Lesson 4: Reviews need to prove trust through complexity
Bigger outdoor living projects involve more decisions, more coordination, and more chances for uncertainty. Reviews are powerful because they show how the company behaves during the project, not only how the project looks afterward.
A strong reputation management system should help collect reviews that mention communication, planning, creativity, problem solving, cleanliness, timeline, and follow-through.
Those signals matter for premium buyers. They want to know the company can handle both the creative side and the operational side.
Lesson 5: The sales process should educate before it sells
Design-build leads usually need education. They may be comparing rough bids that are not actually comparable. They may not understand why design, materials, drainage, lighting, or sequencing affect the budget.
Good marketing can help before the sales conversation ever starts. Blog posts, project pages, FAQs, videos, and nurture emails can explain how to think about scope, timeline, phasing, and investment.
That education makes the sale easier because the buyer arrives with better expectations and more trust in the company's process.
Lesson 6: Follow-up turns big ideas into real projects
Outdoor living projects can sit in a homeowner's mind for months before they become real. A prospect might request information, wait for the right season, review finances, talk with family, or compare options.
That is why lead nurturing and follow-up matter. A good follow-up system keeps the conversation alive with project inspiration, planning tips, phasing ideas, and helpful reminders.
For design-build companies, the fortune is often in the follow-up. The best projects do not always close on the first contact.
The operator takeaway
Bob Diamond's Outdoor Makeover & Living Spaces story shows that design-build growth depends on making the company's value easy to see. Buyers need to understand the vision, trust the process, and believe the team can handle the details.
For landscaping companies, that means aligning the website, local SEO, project galleries, reviews, service pages, process messaging, and follow-up system.

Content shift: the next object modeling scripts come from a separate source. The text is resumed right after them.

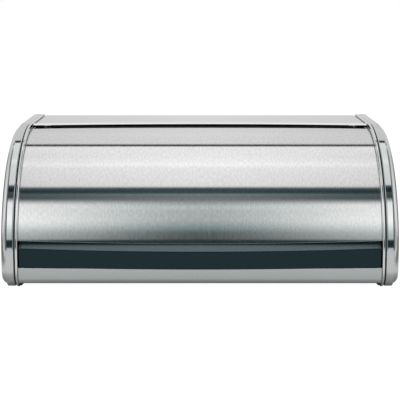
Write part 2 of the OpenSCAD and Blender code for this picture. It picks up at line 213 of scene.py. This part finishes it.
def add_box(bm, low, high, bevel=0.25 * MM):
    """Adds a small box with rounded edges."""
    made = bmesh.ops.create_cube(bm, size=1)
    for v in made["verts"]:
        v.co = Vector(low[k] + (v.co[k] + 0.5) * (high[k] - low[k]) for k in range(3))
    edges = list({e for v in made["verts"] for e in v.link_edges})
    rounded = bmesh.ops.bevel(bm, geom=edges, offset=bevel, segments=2, affect="EDGES")
    layer = bm.loops.layers.uv.verify()
    for face in {f for v in rounded["verts"] for f in v.link_faces}:
        for loop in face.loops:
            x, y, z = loop.vert.co
            loop[layer].uv = (x + y, z + y)


def finish_mesh(name, bm, material, body, node):
    """Turns a bmesh into a named piece that replaces its CAD node."""
    bmesh.ops.recalc_face_normals(bm, faces=bm.faces)
    for face in bm.faces:
        face.smooth = True
    for edge in bm.edges:
        edge.smooth = not (len(edge.link_faces) == 2
                           and edge.calc_face_angle(0) > SHARP_ANGLE)
    mesh = bpy.data.meshes.new(name)
    bm.to_mesh(mesh)
    bm.free()
    mesh.uv_layers[0].name = "UVMap"
    mesh.materials.append(material)
    piece = bpy.data.objects.new(name, mesh)
    bpy.context.scene.collection.objects.link(piece)
    normals = piece.modifiers.new("even_normals", "WEIGHTED_NORMAL")
    normals.keep_sharp = True
    normals.weight = 50
    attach(piece, body)
    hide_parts(node)
    return piece


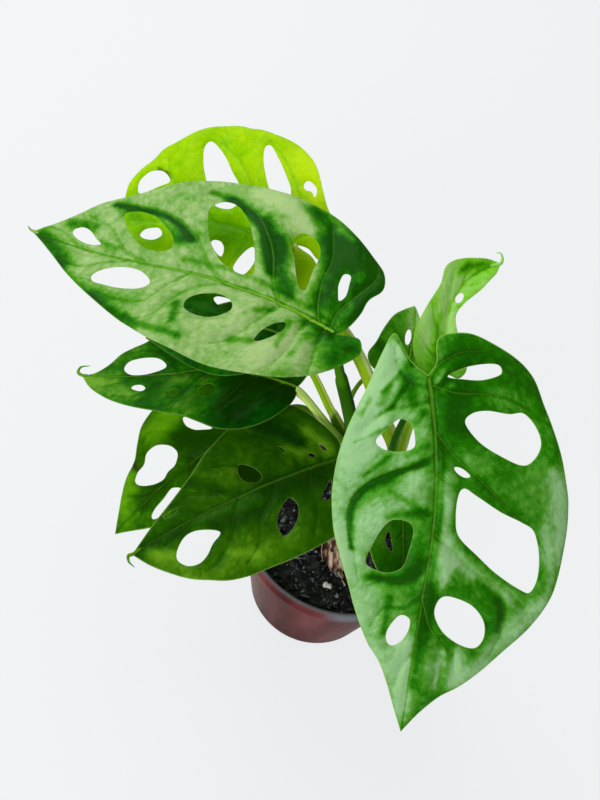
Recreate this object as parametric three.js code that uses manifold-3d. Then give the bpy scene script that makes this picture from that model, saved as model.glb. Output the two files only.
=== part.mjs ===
// Young Monstera adansonii (Swiss cheese vine) in a round nursery pot.
//
// Millimetres, +Z up. The origin is the middle of the pot's flat bottom, which stands on z = 0.
// Two short shoots stand in the soil. Each leaf is a petiole that grows from a shoot and a thin
// blade, cut from a flat outline with its holes and then bent, folded and waved into place.

import * as THREE from "three";
import { mergeVertices } from "three/addons/utils/BufferGeometryUtils.js";
import Module from "manifold-3d";

const wasm = await Module();
wasm.setup();

const GAP = 0.3; // clearance between neighbouring pieces

// --- the pot and what fills it ---
const POT = { height: 78, rim: 55, shoulder: 52.6, base: 36.8, wall: 1.4, band: 8.5, foot: 1.5, sides: 48 };
const DRAIN = { count: 6, radius: 4, circle: 25 };
const SOIL = { top: 72, rings: 9, spokes: 36, lump: 1.1 };
const PERLITE = [
  { at: [3, -36], size: 2.3 },
  { at: [-22, 22], size: 2.1 },
  { at: [30, -20], size: 2.5 },
];
const PERLITE_SEAT = 0.45; // how much of a bit's size sits above the soil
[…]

When those pieces work together, a company can attract more of the projects it actually wants.
Turn your design-build work into clear demand
If you run a design-build or outdoor living company, let us look at how your website, local SEO, project proof, reviews, and follow-up work together to attract the projects you actually want. It only takes a quick call to map it out.
Frequently asked questions
What can landscaping companies learn from Bob Diamond's Outdoor Makeover & Living Spaces story?
The main lesson is that design-build growth requires a clear brand promise, strong project proof, service-specific local SEO, customer trust signals, and a sales process that guides homeowners through complex decisions.
How should design-build landscape companies market themselves?
They should market the full transformation, not just individual services. That means showing finished outdoor spaces, explaining the process, building service pages for high-value searches, and using reviews and project stories to prove trust.
Why are project galleries important for outdoor living companies?
Project galleries show taste, planning, craftsmanship, and the ability to coordinate multiple elements into one finished space. They help buyers imagine what is possible on their own property.
How can local SEO help a design-build landscape company?
Local SEO helps the company rank for searches tied to high-value services such as landscape design, outdoor living, patios, retaining walls, outdoor kitchens, drainage, and lighting.